Monday, Aug 06, 2012 at 08:17
Have to agree with you about FM but I'd be delighted if I could get 100km. Mind you I am in Tassie. Lot's of big hills!
That said, I have noticed that some radios work better than others, hence my query. For instance we have a local low power station about 50km down the river. I've noted that there are tradesman around who can receive that station on their vehicle radios whereas when I experimented, the only way I even got a hint of it was with a portable and a long wire on the aerial!
Clarion used to have a good reputation for their radio reception, sounds as though that continues. I'd prefer to listen to AM but they seem to be moving to FM. Out of forty stations in Tasmania, there's only eleven left on AM.
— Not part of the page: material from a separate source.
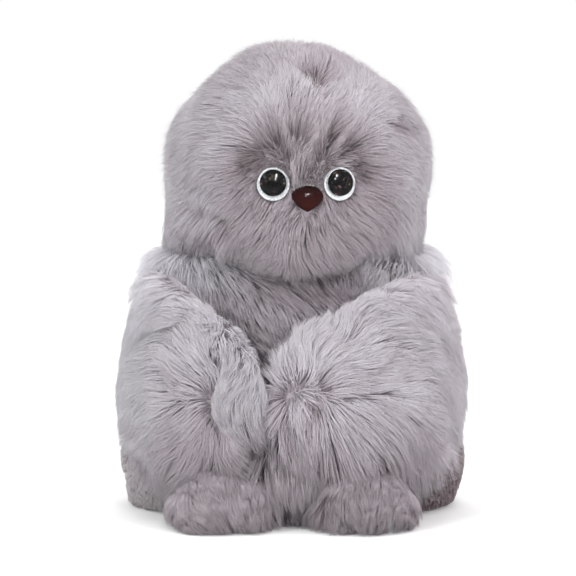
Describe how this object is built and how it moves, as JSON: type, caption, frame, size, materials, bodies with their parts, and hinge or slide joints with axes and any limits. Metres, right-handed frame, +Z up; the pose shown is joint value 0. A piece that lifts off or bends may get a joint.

What was your old push button and shaft radio? Those old radios varied a lot in performance. Holden were building cars for Australian conditions and I think they went to some effort to have good reception in remote areas. In my younger years I drove machinery in the WA wheat belt. We always put the Holden radios in. After dark we could tune in AM stations all over Australia. Very touchy though, you'd just start to enjoy a station and it'd drift off and merge with another. No big deal though, when you're driving from 6pm to 6am, it all helped to pass the time!
My observations have been that whilst modern radios can have far superior performance, it really depends on how hard the manufacturer tries. In many instances the radio seems to be a token addition, whilst the effort goes into other areas revolving around playing pre-recorded music.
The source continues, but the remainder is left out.